-- START --
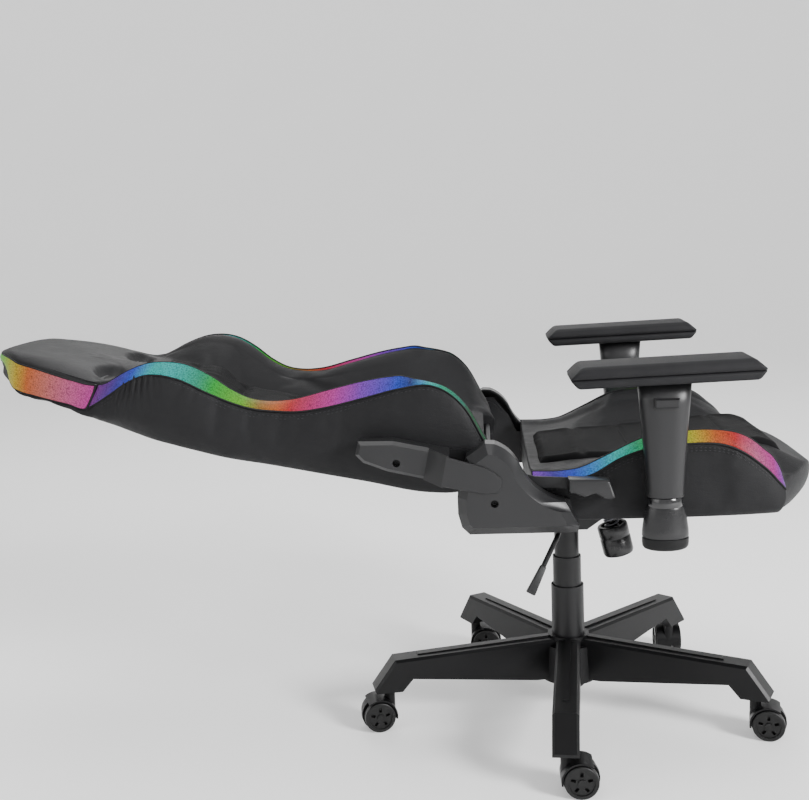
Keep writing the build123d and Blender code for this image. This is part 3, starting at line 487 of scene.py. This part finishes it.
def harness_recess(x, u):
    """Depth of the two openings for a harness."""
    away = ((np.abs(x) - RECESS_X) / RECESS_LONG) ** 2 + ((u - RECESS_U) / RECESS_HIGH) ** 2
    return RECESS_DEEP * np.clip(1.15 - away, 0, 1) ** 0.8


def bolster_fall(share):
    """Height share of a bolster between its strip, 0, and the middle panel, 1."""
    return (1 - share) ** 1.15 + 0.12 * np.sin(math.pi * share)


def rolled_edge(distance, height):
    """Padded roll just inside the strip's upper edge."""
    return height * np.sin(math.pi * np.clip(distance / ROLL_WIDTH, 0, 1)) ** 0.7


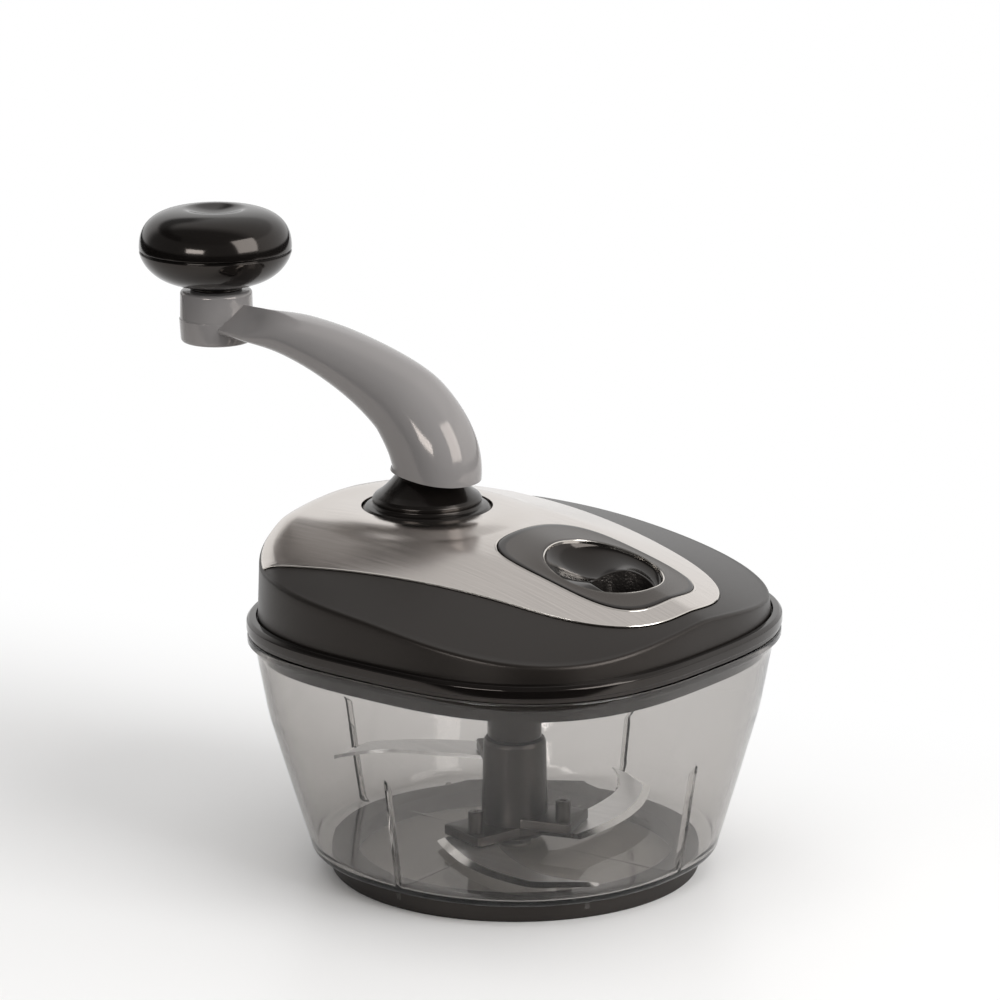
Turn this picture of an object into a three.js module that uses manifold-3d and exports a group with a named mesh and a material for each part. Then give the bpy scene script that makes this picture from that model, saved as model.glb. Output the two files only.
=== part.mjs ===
-- END --
» **Requirement**: All lines from the one containing "Turn this picture" through the final line of the listing above are to be reproduced exactly; include both and add nothing.

» **Correct output**:
Turn this picture of an object into a three.js module that uses manifold-3d and exports a group with a named mesh and a material for each part. Then give the bpy scene script that makes this picture from that model, saved as model.glb. Output the two files only.
=== part.mjs ===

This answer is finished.